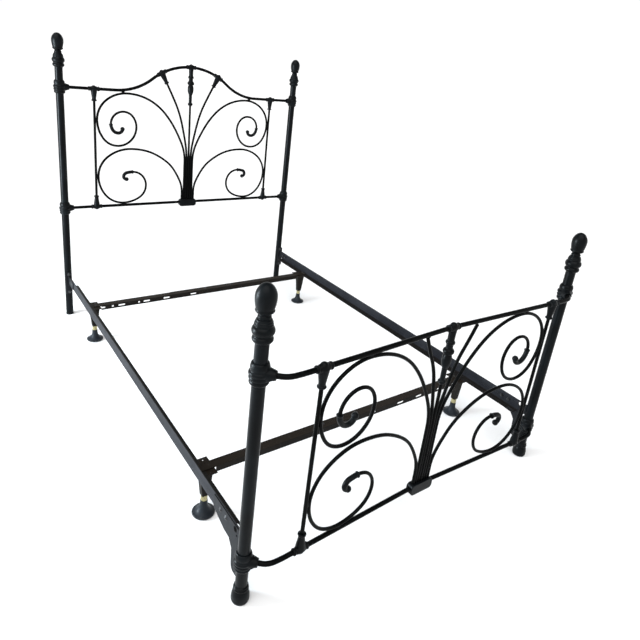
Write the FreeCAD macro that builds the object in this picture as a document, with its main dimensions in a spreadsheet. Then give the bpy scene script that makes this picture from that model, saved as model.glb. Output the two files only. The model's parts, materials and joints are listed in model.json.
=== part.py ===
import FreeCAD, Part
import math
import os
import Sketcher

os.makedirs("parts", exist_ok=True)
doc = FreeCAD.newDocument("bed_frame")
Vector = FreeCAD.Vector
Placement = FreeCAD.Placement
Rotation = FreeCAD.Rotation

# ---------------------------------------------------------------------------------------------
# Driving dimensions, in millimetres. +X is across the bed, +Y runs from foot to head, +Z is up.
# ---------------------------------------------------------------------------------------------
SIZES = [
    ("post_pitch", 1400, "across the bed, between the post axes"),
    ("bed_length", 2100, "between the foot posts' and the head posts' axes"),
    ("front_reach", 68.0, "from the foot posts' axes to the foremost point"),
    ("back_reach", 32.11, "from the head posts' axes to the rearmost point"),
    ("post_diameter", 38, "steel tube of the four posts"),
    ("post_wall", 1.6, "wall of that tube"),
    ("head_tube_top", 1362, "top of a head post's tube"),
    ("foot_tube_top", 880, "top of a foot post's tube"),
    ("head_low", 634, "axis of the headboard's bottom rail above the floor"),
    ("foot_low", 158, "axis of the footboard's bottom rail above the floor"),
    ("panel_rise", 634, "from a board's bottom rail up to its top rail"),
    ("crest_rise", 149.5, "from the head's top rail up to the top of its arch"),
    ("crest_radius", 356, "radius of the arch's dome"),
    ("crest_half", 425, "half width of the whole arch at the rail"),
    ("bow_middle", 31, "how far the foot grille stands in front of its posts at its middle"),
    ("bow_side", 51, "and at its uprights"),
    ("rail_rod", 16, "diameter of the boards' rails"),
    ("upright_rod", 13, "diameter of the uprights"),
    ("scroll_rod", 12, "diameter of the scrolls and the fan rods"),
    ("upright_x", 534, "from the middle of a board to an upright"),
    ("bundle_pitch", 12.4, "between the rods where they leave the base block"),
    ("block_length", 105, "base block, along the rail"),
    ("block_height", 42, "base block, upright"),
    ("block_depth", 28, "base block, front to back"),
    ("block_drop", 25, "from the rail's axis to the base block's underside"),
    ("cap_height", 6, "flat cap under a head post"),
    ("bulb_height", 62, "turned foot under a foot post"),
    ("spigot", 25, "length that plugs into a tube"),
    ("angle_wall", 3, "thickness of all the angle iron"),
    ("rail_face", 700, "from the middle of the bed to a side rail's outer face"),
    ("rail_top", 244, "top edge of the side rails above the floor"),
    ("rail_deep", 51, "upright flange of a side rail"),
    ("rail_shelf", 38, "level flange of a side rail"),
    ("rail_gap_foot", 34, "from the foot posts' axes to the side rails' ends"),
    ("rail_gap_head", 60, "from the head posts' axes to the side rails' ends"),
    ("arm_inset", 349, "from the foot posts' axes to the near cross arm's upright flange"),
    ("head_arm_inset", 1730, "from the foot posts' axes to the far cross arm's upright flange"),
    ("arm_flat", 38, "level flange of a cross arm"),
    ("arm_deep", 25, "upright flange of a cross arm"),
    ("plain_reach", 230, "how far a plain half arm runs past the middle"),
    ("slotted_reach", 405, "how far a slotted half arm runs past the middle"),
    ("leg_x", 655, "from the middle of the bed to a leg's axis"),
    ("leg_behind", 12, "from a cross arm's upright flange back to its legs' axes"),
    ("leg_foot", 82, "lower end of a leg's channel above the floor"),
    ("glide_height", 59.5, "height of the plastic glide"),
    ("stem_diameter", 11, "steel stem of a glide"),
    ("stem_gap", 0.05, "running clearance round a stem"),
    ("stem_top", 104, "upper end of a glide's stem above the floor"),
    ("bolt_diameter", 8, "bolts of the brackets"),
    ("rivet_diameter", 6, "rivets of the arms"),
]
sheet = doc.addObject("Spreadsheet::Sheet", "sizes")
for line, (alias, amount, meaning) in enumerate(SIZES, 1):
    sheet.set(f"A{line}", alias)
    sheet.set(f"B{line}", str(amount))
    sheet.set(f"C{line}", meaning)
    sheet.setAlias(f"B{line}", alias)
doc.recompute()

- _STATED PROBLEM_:
Go through the material above line by line and copy it exactly.

- _EXERCISE SOLUTION_:
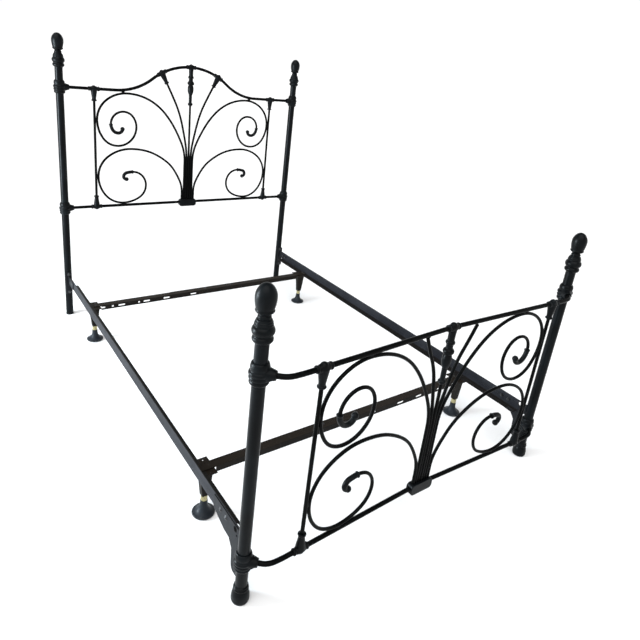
Write the FreeCAD macro that builds the object in this picture as a document, with its main dimensions in a spreadsheet. Then give the bpy scene script that makes this picture from that model, saved as model.glb. Output the two files only. The model's parts, materials and joints are listed in model.json.
=== part.py ===
import FreeCAD, Part
import math
import os
import Sketcher

os.makedirs("parts", exist_ok=True)
doc = FreeCAD.newDocument("bed_frame")
Vector = FreeCAD.Vector
Placement = FreeCAD.Placement
Rotation = FreeCAD.Rotation

# ---------------------------------------------------------------------------------------------
# Driving dimensions, in millimetres. +X is across the bed, +Y runs from foot to head, +Z is up.
# ---------------------------------------------------------------------------------------------
SIZES = [
    ("post_pitch", 1400, "across the bed, between the post axes"),
    ("bed_length", 2100, "between the foot posts' and the head posts' axes"),
    ("front_reach", 68.0, "from the foot posts' axes to the foremost point"),
    ("back_reach", 32.11, "from the head posts' axes to the rearmost point"),
    ("post_diameter", 38, "steel tube of the four posts"),
    ("post_wall", 1.6, "wall of that tube"),
    ("head_tube_top", 1362, "top of a head post's tube"),
    ("foot_tube_top", 880, "top of a foot post's tube"),
    ("head_low", 634, "axis of the headboard's bottom rail above the floor"),
    ("foot_low", 158, "axis of the footboard's bottom rail above the floor"),
    ("panel_rise", 634, "from a board's bottom rail up to its top rail"),
    ("crest_rise", 149.5, "from the head's top rail up to the top of its arch"),
    ("crest_radius", 356, "radius of the arch's dome"),
    ("crest_half", 425, "half width of the whole arch at the rail"),
    ("bow_middle", 31, "how far the foot grille stands in front of its posts at its middle"),
    ("bow_side", 51, "and at its uprights"),
    ("rail_rod", 16, "diameter of the boards' rails"),
    ("upright_rod", 13, "diameter of the uprights"),
    ("scroll_rod", 12, "diameter of the scrolls and the fan rods"),
    ("upright_x", 534, "from the middle of a board to an upright"),
    ("bundle_pitch", 12.4, "between the rods where they leave the base block"),
    ("block_length", 105, "base block, along the rail"),
    ("block_height", 42, "base block, upright"),
    ("block_depth", 28, "base block, front to back"),
    ("block_drop", 25, "from the rail's axis to the base block's underside"),
    ("cap_height", 6, "flat cap under a head post"),
    ("bulb_height", 62, "turned foot under a foot post"),
    ("spigot", 25, "length that plugs into a tube"),
    ("angle_wall", 3, "thickness of all the angle iron"),
    ("rail_face", 700, "from the middle of the bed to a side rail's outer face"),
    ("rail_top", 244, "top edge of the side rails above the floor"),
    ("rail_deep", 51, "upright flange of a side rail"),
    ("rail_shelf", 38, "level flange of a side rail"),
    ("rail_gap_foot", 34, "from the foot posts' axes to the side rails' ends"),
    ("rail_gap_head", 60, "from the head posts' axes to the side rails' ends"),
    ("arm_inset", 349, "from the foot posts' axes to the near cross arm's upright flange"),
    ("head_arm_inset", 1730, "from the foot posts' axes to the far cross arm's upright flange"),
    ("arm_flat", 38, "level flange of a cross arm"),
    ("arm_deep", 25, "upright flange of a cross arm"),
    ("plain_reach", 230, "how far a plain half arm runs past the middle"),
    ("slotted_reach", 405, "how far a slotted half arm runs past the middle"),
    ("leg_x", 655, "from the middle of the bed to a leg's axis"),
    ("leg_behind", 12, "from a cross arm's upright flange back to its legs' axes"),
    ("leg_foot", 82, "lower end of a leg's channel above the floor"),
    ("glide_height", 59.5, "height of the plastic glide"),
    ("stem_diameter", 11, "steel stem of a glide"),
    ("stem_gap", 0.05, "running clearance round a stem"),
    ("stem_top", 104, "upper end of a glide's stem above the floor"),
    ("bolt_diameter", 8, "bolts of the brackets"),
    ("rivet_diameter", 6, "rivets of the arms"),
]
sheet = doc.addObject("Spreadsheet::Sheet", "sizes")
for line, (alias, amount, meaning) in enumerate(SIZES, 1):
    sheet.set(f"A{line}", alias)
    sheet.set(f"B{line}", str(amount))
    sheet.set(f"C{line}", meaning)
    sheet.setAlias(f"B{line}", alias)
doc.recompute()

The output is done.